The revised text is currently being reviewed by the Article 31 Committee, which must approve the text by a “qualified majority,” i.e. at least 55% of Member States representing at least 65% of the EU population. The European Commission is keen to receive approval from the Article 31 Committee as soon as possible and is expected to issue a final decision by 8 July, 2016. The Privacy Shield is then anticipated to be formally adopted by Commissioner Jourová and US Commerce Secretary Pritzker on 11 July, 2016.
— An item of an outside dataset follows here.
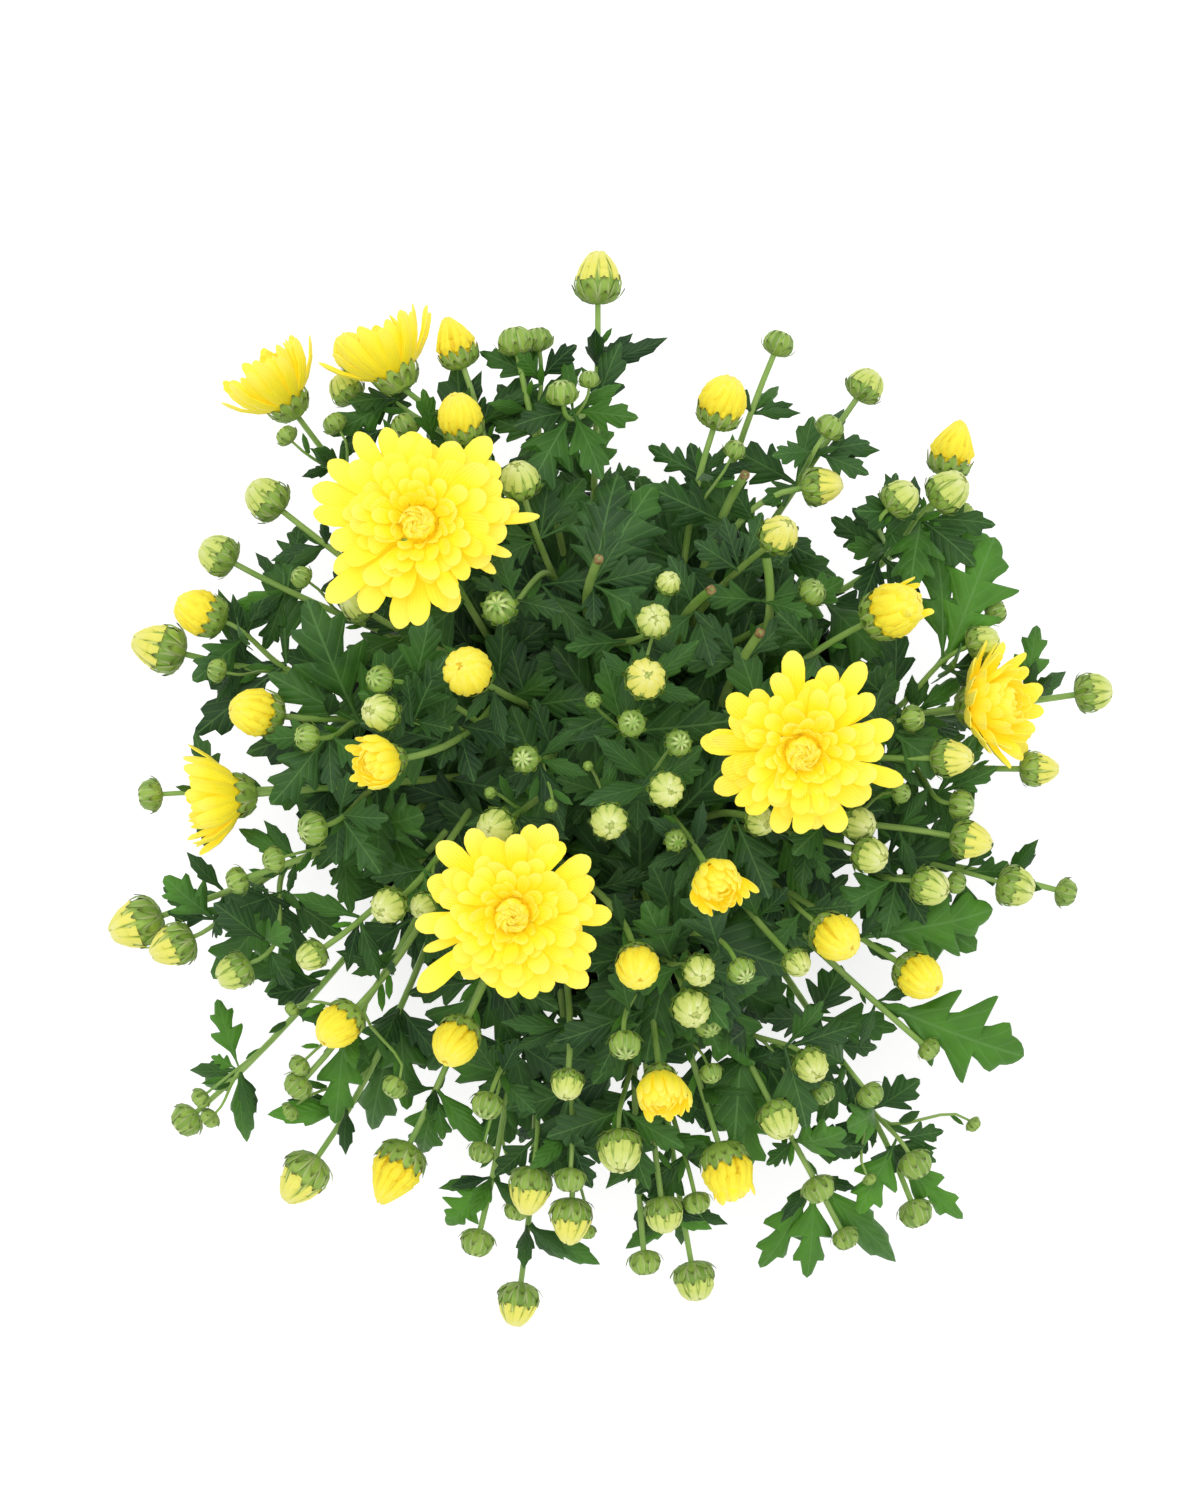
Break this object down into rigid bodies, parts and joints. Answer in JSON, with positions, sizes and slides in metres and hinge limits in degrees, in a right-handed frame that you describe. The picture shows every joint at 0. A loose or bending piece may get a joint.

Following the tumultuous months since the Schrems decision, and particularly with recent enforcement actions by German data protection authorities and discussions around the adequacy of Standard Contractual Clauses, approval of the Privacy Shield is expected to help alleviate much of the uncertainty surrounding transatlantic transfers. The new Privacy Shield will be welcomed by many of the companies that transfer personal data from the EU to the US and that will, very soon, finally have a Safe Harbor replacement to build upon. Nevertheless, it is almost certain that the Privacy Shield will face a legal challenge that will end up in the CJEU in the next year or two. With a similar challenge to standard contractual clauses moving forward in Ireland, uncertainty about international data transfers and changes in data protection law make uncertainty a fact of life in EU data protection for the foreseeable future.